**EXERCISE:** Everything from the line containing "extrude(amount=-loop_thickness)" through the line containing "in imported if" must be quoted exactly; everything else is left out.

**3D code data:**
---

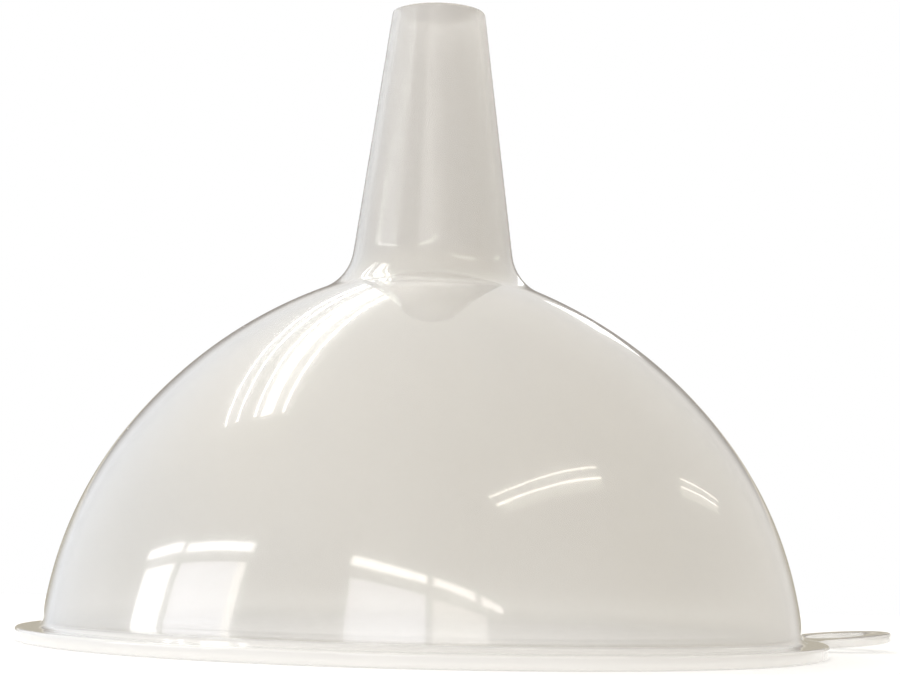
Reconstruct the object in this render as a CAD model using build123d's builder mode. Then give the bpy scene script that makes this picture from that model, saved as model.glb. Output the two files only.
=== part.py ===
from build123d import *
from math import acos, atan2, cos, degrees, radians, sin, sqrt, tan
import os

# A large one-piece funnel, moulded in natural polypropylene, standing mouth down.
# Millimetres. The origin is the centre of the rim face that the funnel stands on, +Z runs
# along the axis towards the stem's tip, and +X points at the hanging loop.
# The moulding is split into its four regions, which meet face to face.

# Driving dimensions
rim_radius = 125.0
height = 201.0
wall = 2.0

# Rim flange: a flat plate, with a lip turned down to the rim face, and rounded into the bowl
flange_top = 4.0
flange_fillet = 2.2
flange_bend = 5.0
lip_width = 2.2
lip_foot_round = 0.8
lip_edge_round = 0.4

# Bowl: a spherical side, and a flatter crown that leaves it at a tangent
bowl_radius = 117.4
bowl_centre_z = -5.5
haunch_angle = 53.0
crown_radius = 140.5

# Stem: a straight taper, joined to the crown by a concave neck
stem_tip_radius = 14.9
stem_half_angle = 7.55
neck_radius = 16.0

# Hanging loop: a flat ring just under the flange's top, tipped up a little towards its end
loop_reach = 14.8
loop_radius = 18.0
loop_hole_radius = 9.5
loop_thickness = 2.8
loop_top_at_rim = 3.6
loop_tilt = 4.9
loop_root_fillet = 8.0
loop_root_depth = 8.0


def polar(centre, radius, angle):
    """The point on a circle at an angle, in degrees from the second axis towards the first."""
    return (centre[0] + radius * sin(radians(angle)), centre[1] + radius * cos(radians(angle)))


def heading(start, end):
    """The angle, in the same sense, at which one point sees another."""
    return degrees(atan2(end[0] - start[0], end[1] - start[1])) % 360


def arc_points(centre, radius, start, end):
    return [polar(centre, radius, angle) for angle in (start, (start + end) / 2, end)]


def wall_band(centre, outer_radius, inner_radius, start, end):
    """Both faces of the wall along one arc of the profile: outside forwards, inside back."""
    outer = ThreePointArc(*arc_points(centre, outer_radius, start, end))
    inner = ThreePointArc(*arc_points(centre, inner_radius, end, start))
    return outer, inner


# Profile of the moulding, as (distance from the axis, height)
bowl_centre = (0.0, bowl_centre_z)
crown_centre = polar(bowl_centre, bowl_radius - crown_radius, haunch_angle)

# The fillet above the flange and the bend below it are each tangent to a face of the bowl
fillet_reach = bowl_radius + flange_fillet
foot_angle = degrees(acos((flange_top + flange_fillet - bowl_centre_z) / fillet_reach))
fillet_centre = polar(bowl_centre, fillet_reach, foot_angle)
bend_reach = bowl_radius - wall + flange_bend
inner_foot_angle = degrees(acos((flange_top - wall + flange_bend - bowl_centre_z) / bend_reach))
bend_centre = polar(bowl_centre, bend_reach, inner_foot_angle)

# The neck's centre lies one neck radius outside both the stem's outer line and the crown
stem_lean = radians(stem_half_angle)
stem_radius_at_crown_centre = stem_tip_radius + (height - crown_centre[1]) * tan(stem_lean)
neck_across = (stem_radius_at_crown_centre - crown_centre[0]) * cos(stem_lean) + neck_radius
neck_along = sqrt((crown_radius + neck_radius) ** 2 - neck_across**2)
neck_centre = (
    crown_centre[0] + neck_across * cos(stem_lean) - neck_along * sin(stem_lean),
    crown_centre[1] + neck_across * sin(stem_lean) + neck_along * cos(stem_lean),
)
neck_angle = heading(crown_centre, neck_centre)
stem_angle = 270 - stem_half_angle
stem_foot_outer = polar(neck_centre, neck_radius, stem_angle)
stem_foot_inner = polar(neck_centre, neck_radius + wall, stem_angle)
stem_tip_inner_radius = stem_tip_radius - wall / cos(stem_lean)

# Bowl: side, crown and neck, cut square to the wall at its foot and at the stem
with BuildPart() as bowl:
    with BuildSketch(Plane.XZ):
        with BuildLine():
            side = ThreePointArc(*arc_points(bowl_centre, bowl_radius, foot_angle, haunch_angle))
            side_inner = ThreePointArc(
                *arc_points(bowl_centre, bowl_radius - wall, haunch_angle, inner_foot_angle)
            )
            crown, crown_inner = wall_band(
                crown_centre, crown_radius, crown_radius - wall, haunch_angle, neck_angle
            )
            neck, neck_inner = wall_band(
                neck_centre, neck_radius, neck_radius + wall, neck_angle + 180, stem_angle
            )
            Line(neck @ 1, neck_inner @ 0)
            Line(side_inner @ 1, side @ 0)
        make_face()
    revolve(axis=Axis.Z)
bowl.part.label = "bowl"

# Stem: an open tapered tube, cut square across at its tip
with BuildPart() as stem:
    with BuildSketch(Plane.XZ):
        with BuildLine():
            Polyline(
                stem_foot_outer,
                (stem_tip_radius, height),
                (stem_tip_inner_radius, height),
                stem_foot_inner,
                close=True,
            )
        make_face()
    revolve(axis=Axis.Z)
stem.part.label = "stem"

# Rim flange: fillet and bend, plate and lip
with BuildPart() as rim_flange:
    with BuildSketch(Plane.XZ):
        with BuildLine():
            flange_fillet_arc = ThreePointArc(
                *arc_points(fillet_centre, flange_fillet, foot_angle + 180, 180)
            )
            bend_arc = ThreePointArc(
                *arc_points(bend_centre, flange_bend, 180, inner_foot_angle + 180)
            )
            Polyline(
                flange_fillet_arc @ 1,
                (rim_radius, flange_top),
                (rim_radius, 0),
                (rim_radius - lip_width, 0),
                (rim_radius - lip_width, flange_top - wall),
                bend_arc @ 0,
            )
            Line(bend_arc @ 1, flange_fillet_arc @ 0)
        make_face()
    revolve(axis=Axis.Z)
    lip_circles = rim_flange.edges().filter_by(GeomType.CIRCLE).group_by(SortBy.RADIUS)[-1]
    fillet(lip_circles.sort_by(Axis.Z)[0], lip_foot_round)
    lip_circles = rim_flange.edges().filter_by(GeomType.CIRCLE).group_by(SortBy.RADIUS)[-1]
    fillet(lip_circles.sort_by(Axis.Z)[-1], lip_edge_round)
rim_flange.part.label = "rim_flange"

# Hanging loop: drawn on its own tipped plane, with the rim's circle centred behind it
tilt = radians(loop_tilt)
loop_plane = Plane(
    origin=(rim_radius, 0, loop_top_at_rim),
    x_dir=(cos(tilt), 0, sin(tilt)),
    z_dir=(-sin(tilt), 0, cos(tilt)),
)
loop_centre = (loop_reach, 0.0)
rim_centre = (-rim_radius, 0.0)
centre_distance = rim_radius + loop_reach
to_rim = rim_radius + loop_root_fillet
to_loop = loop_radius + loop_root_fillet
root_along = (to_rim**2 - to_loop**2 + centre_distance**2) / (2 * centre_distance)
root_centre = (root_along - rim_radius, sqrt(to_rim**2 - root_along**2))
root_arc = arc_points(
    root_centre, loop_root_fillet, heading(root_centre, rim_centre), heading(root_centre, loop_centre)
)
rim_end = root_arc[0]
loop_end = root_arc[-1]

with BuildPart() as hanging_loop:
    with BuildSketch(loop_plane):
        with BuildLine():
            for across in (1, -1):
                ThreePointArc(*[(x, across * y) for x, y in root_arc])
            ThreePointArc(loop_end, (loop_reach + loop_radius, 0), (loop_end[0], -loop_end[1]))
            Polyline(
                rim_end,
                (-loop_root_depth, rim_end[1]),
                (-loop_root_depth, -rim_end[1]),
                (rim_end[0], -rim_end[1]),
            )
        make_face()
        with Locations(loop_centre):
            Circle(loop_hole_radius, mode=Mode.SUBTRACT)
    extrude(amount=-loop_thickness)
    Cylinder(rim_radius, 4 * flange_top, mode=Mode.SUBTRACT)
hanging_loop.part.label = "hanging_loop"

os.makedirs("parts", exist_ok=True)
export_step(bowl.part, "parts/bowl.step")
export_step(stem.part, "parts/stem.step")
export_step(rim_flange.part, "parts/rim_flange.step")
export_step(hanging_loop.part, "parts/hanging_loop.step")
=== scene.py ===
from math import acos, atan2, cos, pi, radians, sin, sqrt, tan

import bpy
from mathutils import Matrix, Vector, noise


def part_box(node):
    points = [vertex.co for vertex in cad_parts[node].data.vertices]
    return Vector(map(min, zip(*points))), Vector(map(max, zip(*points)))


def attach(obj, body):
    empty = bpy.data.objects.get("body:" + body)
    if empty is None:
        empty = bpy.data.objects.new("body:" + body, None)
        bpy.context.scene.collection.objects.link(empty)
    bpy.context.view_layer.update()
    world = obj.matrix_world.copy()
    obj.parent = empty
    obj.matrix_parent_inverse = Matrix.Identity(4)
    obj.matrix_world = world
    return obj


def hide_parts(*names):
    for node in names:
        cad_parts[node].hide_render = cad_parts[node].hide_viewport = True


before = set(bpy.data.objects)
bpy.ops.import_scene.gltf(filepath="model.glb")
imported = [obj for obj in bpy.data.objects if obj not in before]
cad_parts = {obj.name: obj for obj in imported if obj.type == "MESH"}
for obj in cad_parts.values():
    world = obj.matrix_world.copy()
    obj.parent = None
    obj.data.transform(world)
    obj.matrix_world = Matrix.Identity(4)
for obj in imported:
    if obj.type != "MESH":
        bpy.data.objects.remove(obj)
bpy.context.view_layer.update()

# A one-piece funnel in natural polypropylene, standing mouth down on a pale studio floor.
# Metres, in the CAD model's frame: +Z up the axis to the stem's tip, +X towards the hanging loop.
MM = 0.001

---

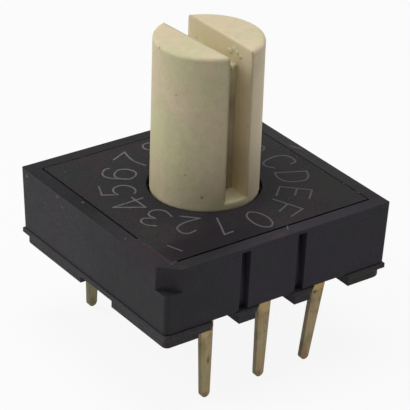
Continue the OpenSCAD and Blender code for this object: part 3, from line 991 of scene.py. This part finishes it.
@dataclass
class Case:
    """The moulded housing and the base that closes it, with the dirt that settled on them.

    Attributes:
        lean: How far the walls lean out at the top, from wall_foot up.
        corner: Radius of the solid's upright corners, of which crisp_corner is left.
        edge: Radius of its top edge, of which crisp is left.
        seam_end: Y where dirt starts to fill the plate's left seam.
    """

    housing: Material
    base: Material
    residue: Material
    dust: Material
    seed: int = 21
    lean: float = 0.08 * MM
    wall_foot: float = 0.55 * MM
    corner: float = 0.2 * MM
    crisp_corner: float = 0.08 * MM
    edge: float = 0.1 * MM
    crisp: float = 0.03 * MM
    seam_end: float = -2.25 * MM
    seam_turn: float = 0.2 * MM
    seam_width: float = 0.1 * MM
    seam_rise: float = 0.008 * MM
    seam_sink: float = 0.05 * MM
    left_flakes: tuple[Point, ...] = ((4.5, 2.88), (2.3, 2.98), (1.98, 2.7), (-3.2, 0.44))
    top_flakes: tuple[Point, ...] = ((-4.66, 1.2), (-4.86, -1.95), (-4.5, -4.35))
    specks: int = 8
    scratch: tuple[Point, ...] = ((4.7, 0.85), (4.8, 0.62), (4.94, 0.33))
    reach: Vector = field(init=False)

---

**OUTPUT OF THE TASK:**
    extrude(amount=-loop_thickness)
    Cylinder(rim_radius, 4 * flange_top, mode=Mode.SUBTRACT)
hanging_loop.part.label = "hanging_loop"

os.makedirs("parts", exist_ok=True)
export_step(bowl.part, "parts/bowl.step")
export_step(stem.part, "parts/stem.step")
export_step(rim_flange.part, "parts/rim_flange.step")
export_step(hanging_loop.part, "parts/hanging_loop.step")
=== scene.py ===
from math import acos, atan2, cos, pi, radians, sin, sqrt, tan

import bpy
from mathutils import Matrix, Vector, noise


def part_box(node):
    points = [vertex.co for vertex in cad_parts[node].data.vertices]
    return Vector(map(min, zip(*points))), Vector(map(max, zip(*points)))


def attach(obj, body):
    empty = bpy.data.objects.get("body:" + body)
    if empty is None:
        empty = bpy.data.objects.new("body:" + body, None)
        bpy.context.scene.collection.objects.link(empty)
    bpy.context.view_layer.update()
    world = obj.matrix_world.copy()
    obj.parent = empty
    obj.matrix_parent_inverse = Matrix.Identity(4)
    obj.matrix_world = world
    return obj


def hide_parts(*names):
    for node in names:
        cad_parts[node].hide_render = cad_parts[node].hide_viewport = True


before = set(bpy.data.objects)
bpy.ops.import_scene.gltf(filepath="model.glb")
imported = [obj for obj in bpy.data.objects if obj not in before]
cad_parts = {obj.name: obj for obj in imported if obj.type == "MESH"}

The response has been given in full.